■ Data for this exercise:
⁂
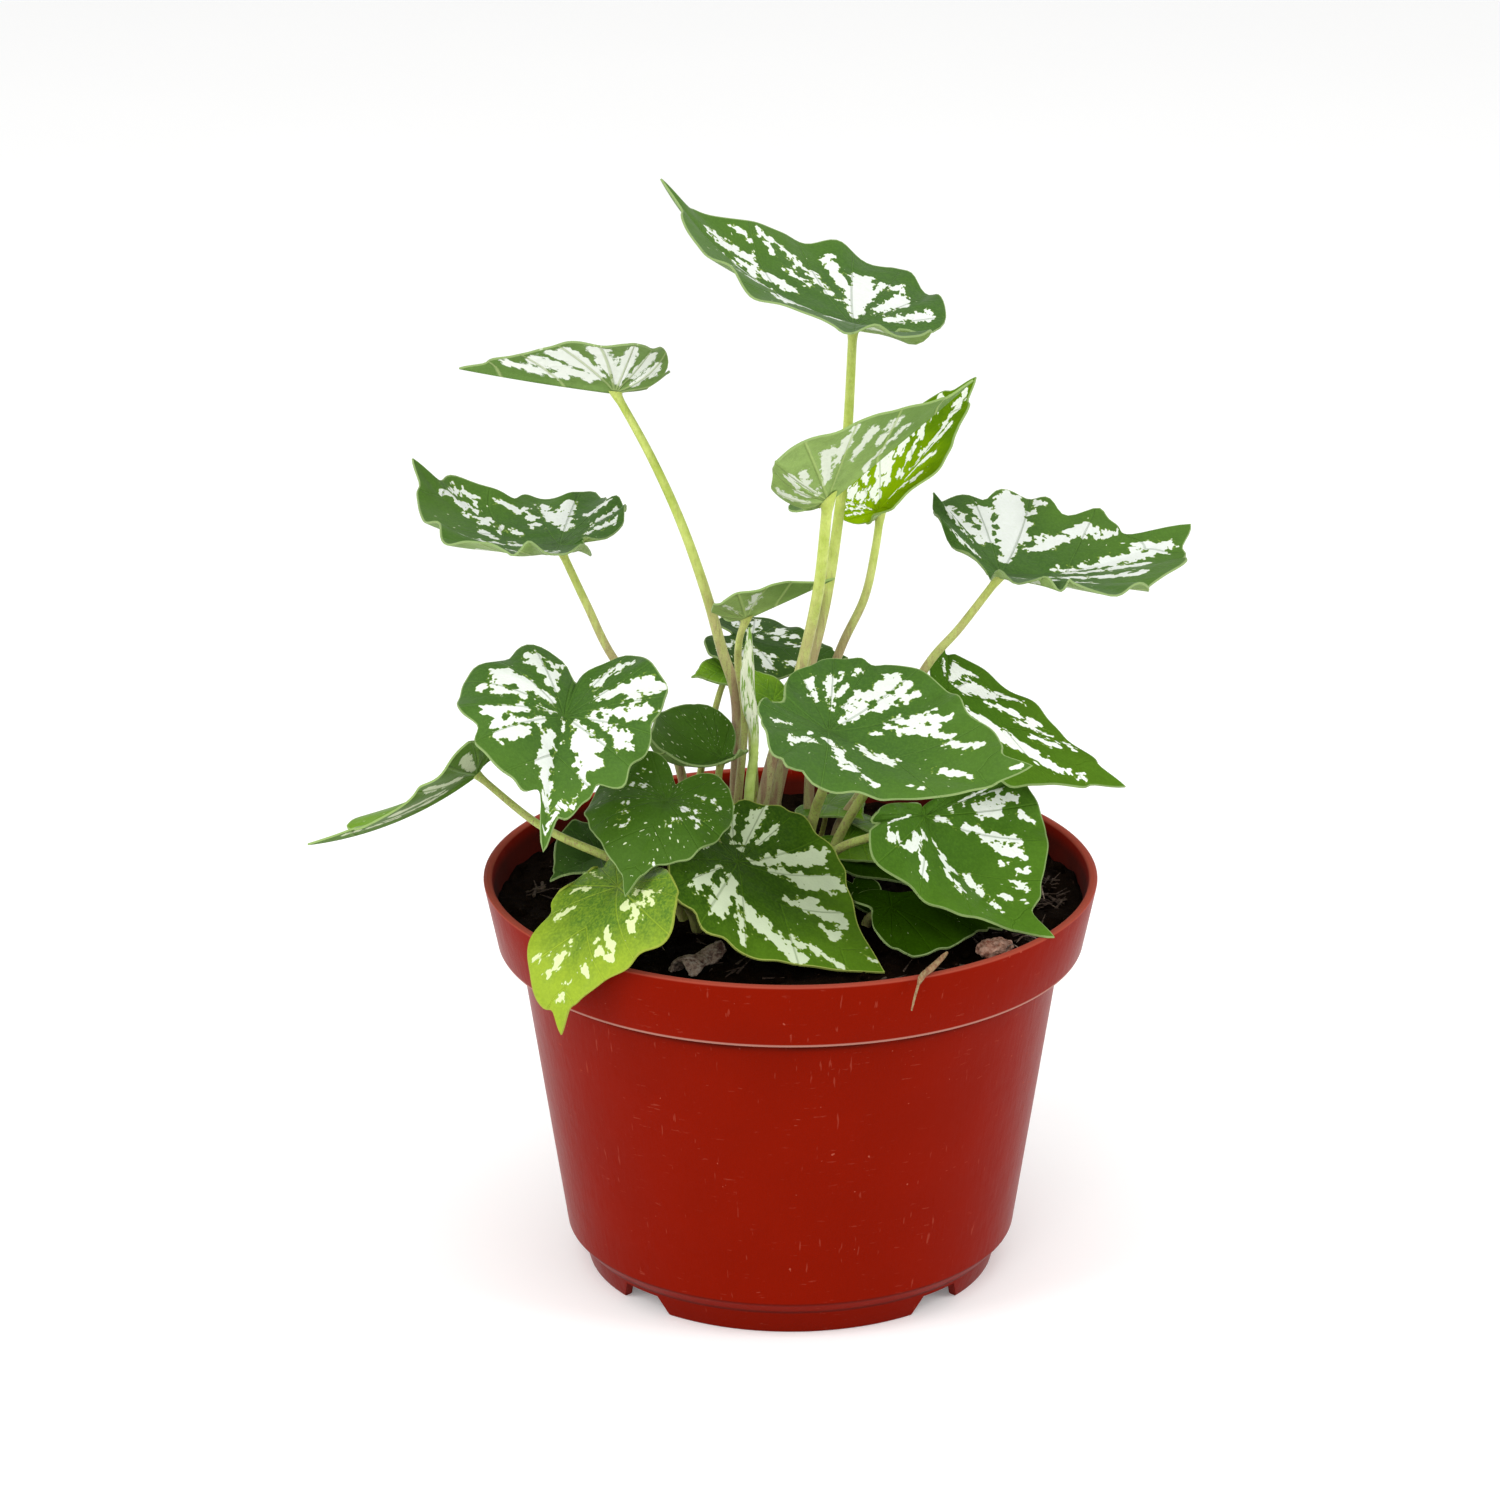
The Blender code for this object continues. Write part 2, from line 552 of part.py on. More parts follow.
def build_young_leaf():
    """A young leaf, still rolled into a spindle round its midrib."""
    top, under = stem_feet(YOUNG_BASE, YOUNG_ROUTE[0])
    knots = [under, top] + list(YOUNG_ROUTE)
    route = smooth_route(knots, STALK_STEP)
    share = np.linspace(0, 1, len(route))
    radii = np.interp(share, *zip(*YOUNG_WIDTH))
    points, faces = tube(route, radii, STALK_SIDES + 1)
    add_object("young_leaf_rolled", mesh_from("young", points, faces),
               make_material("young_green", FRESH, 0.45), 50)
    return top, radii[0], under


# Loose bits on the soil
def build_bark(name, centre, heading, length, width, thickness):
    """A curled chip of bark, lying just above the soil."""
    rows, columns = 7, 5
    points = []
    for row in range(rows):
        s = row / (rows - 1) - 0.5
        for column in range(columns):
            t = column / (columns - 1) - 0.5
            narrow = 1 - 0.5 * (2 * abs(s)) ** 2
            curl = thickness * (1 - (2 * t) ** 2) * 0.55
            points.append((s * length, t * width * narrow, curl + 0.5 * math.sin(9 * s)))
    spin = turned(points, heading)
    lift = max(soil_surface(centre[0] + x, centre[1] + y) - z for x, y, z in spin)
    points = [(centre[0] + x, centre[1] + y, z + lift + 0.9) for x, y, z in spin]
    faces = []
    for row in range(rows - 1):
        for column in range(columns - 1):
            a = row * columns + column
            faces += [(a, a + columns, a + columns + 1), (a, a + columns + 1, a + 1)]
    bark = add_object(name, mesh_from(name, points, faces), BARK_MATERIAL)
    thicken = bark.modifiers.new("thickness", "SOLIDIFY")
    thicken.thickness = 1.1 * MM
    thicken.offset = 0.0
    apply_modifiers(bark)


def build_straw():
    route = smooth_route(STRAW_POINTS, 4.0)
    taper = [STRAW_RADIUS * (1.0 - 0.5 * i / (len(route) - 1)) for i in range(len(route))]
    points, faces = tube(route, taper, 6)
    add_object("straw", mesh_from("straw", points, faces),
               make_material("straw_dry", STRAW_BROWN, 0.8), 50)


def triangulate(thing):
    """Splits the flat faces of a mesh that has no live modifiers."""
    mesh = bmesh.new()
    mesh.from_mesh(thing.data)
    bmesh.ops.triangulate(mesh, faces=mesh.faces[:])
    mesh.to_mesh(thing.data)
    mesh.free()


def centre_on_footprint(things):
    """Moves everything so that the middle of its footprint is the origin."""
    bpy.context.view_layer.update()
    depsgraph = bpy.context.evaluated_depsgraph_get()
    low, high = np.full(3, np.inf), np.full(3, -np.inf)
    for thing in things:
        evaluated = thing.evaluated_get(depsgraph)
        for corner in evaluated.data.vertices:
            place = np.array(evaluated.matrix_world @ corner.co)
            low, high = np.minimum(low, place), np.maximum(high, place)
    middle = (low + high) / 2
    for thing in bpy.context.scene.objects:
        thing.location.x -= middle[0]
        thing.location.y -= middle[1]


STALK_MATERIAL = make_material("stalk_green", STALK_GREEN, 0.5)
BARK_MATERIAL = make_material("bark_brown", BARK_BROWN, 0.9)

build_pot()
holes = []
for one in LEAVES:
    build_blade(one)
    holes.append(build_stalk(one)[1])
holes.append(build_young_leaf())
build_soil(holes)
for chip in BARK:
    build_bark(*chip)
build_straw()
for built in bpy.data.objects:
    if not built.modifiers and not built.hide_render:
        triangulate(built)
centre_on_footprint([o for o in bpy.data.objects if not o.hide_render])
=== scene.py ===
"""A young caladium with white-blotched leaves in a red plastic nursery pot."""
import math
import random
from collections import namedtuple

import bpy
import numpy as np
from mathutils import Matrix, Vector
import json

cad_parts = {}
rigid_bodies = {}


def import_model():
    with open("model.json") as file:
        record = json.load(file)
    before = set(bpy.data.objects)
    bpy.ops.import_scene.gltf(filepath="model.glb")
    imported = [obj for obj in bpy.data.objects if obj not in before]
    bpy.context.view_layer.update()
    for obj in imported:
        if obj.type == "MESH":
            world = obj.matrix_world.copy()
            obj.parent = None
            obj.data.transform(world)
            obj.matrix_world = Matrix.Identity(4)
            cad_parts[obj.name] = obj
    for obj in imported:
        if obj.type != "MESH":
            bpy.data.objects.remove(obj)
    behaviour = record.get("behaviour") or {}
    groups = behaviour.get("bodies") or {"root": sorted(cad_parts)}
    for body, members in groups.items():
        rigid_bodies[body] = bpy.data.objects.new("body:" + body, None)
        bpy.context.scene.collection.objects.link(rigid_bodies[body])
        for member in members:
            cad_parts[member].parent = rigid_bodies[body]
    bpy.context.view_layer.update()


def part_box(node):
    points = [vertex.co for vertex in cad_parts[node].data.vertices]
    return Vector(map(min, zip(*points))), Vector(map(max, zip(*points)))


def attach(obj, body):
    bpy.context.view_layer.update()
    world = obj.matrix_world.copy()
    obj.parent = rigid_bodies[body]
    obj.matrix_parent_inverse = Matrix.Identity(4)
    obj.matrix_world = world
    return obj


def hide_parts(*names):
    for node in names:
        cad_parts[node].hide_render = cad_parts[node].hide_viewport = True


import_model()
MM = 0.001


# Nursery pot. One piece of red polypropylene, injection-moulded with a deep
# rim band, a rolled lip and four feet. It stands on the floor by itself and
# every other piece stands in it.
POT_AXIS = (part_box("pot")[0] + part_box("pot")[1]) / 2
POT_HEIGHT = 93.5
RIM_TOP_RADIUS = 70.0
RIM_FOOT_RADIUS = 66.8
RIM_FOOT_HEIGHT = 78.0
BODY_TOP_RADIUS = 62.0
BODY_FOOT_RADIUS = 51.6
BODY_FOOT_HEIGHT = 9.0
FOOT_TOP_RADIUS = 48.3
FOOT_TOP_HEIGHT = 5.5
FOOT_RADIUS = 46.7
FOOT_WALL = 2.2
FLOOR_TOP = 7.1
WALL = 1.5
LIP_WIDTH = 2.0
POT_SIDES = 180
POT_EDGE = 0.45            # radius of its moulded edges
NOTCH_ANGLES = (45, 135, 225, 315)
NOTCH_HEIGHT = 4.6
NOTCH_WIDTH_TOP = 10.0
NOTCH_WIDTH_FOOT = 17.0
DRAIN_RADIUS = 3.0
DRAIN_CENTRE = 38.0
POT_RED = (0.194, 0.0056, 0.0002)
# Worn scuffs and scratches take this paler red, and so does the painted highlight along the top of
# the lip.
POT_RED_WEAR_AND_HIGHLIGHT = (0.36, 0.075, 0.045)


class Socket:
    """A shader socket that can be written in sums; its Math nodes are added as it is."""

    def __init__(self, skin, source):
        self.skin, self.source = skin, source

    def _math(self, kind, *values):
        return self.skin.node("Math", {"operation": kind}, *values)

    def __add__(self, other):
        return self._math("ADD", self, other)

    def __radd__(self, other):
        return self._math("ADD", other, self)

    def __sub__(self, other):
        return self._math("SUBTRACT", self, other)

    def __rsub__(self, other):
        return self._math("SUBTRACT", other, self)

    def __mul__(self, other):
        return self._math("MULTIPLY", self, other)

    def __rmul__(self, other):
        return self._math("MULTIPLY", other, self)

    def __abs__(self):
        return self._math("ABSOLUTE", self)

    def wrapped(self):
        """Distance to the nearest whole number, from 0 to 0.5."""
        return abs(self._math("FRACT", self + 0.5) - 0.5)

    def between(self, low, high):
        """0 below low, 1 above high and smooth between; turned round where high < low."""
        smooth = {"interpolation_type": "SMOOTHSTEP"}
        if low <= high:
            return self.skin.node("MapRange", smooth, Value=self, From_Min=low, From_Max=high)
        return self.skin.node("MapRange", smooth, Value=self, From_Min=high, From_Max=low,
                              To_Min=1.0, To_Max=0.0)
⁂
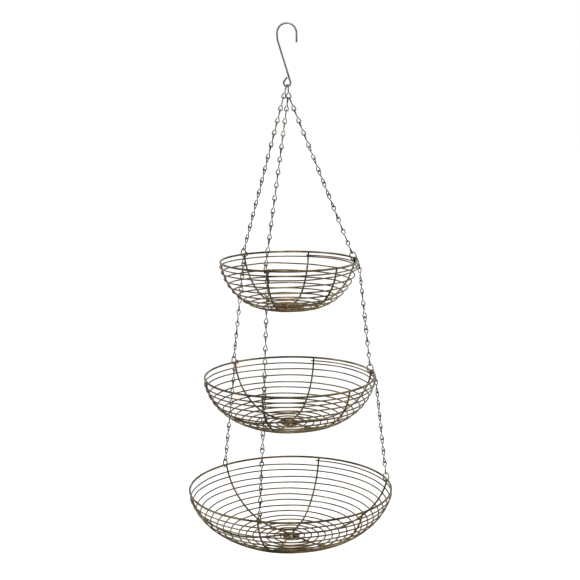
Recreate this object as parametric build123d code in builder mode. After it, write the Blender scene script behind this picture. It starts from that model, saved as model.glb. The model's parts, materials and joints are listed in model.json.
⁂
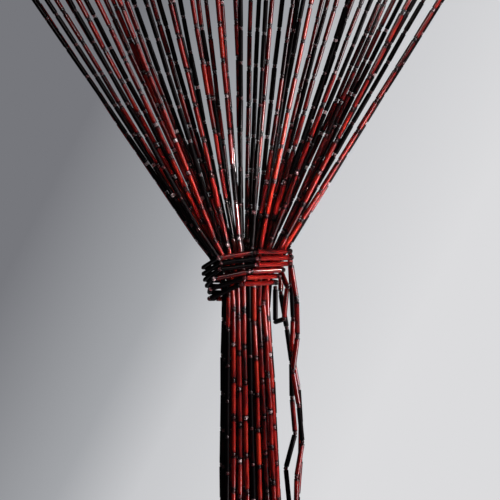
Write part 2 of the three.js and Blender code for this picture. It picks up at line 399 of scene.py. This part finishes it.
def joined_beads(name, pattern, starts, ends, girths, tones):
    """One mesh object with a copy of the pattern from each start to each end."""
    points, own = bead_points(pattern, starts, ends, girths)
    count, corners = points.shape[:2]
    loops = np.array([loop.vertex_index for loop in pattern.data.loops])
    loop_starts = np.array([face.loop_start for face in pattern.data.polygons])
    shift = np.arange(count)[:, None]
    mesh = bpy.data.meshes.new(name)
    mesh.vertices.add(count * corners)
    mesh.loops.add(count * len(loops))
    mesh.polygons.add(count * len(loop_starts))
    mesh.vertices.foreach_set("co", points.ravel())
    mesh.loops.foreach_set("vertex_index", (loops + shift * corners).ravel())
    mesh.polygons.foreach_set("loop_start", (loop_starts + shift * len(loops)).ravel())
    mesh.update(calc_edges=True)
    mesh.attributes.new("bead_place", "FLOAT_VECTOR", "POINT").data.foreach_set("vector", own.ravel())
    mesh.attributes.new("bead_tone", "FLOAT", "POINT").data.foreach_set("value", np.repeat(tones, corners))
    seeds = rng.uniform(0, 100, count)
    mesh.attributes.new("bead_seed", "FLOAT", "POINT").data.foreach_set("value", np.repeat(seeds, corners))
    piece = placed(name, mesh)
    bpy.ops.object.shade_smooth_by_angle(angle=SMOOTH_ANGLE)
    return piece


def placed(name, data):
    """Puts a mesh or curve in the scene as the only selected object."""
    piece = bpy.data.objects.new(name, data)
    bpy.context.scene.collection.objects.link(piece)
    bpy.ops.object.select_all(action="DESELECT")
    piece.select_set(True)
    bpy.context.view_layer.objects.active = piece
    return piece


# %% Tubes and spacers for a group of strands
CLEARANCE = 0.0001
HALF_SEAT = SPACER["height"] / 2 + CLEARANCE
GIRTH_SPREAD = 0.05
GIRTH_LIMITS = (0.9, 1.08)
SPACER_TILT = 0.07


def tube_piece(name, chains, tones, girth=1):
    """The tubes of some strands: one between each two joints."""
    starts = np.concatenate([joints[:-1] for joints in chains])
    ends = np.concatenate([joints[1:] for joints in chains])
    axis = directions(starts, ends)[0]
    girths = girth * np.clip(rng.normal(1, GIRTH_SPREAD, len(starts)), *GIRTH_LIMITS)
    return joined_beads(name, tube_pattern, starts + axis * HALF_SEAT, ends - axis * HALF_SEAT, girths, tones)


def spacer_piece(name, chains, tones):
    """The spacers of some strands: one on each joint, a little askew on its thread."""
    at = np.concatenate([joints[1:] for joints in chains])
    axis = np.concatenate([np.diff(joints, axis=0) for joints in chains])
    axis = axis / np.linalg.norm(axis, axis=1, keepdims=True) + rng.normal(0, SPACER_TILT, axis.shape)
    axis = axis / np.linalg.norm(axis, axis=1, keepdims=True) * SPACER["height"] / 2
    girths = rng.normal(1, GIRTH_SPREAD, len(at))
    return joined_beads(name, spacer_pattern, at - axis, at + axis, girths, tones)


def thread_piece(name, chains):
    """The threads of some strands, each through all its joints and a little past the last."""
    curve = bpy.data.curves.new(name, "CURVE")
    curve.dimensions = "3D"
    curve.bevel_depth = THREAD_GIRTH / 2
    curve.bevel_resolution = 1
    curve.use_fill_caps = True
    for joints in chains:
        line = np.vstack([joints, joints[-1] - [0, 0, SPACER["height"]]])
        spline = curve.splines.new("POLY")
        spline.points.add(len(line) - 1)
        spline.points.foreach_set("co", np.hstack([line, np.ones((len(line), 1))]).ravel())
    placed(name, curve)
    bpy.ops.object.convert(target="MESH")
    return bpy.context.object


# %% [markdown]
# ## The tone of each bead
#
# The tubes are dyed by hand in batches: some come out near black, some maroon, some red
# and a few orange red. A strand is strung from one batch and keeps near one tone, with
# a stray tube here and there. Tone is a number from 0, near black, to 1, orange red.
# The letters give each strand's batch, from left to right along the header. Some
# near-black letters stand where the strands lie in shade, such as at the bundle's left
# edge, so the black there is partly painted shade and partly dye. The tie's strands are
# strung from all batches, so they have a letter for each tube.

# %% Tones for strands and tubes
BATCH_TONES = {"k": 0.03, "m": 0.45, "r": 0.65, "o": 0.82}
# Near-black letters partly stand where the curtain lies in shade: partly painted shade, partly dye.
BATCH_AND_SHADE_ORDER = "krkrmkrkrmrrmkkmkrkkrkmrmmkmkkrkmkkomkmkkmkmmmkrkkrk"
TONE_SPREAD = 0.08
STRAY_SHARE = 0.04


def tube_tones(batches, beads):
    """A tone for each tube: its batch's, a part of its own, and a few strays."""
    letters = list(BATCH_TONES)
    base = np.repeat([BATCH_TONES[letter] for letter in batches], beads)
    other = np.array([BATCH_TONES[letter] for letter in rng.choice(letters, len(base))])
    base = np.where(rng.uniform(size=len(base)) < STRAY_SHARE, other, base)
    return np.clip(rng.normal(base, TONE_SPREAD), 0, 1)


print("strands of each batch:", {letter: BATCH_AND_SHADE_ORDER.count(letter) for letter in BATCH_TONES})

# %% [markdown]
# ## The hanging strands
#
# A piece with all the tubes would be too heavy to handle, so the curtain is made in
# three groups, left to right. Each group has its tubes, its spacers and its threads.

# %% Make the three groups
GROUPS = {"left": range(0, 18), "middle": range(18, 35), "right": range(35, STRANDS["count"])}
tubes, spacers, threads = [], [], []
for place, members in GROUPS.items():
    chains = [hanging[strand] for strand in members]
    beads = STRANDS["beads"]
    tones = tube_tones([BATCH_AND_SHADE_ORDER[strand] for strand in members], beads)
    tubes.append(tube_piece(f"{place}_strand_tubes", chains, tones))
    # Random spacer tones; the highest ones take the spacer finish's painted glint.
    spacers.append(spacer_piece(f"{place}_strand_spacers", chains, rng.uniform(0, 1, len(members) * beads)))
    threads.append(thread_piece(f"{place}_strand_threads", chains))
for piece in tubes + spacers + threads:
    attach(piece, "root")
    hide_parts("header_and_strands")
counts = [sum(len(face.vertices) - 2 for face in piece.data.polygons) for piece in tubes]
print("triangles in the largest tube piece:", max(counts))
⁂
■ What to work on: Retype, exactly and in full, the lines above from the one containing "build_pot()" through the one containing "before = set(bpy.data.objects)".

■ Exercise answer:
build_pot()
holes = []
for one in LEAVES:
    build_blade(one)
    holes.append(build_stalk(one)[1])
holes.append(build_young_leaf())
build_soil(holes)
for chip in BARK:
    build_bark(*chip)
build_straw()
for built in bpy.data.objects:
    if not built.modifiers and not built.hide_render:
        triangulate(built)
centre_on_footprint([o for o in bpy.data.objects if not o.hide_render])
=== scene.py ===
"""A young caladium with white-blotched leaves in a red plastic nursery pot."""
import math
import random
from collections import namedtuple

import bpy
import numpy as np
from mathutils import Matrix, Vector
import json

cad_parts = {}
rigid_bodies = {}


def import_model():
    with open("model.json") as file:
        record = json.load(file)
    before = set(bpy.data.objects)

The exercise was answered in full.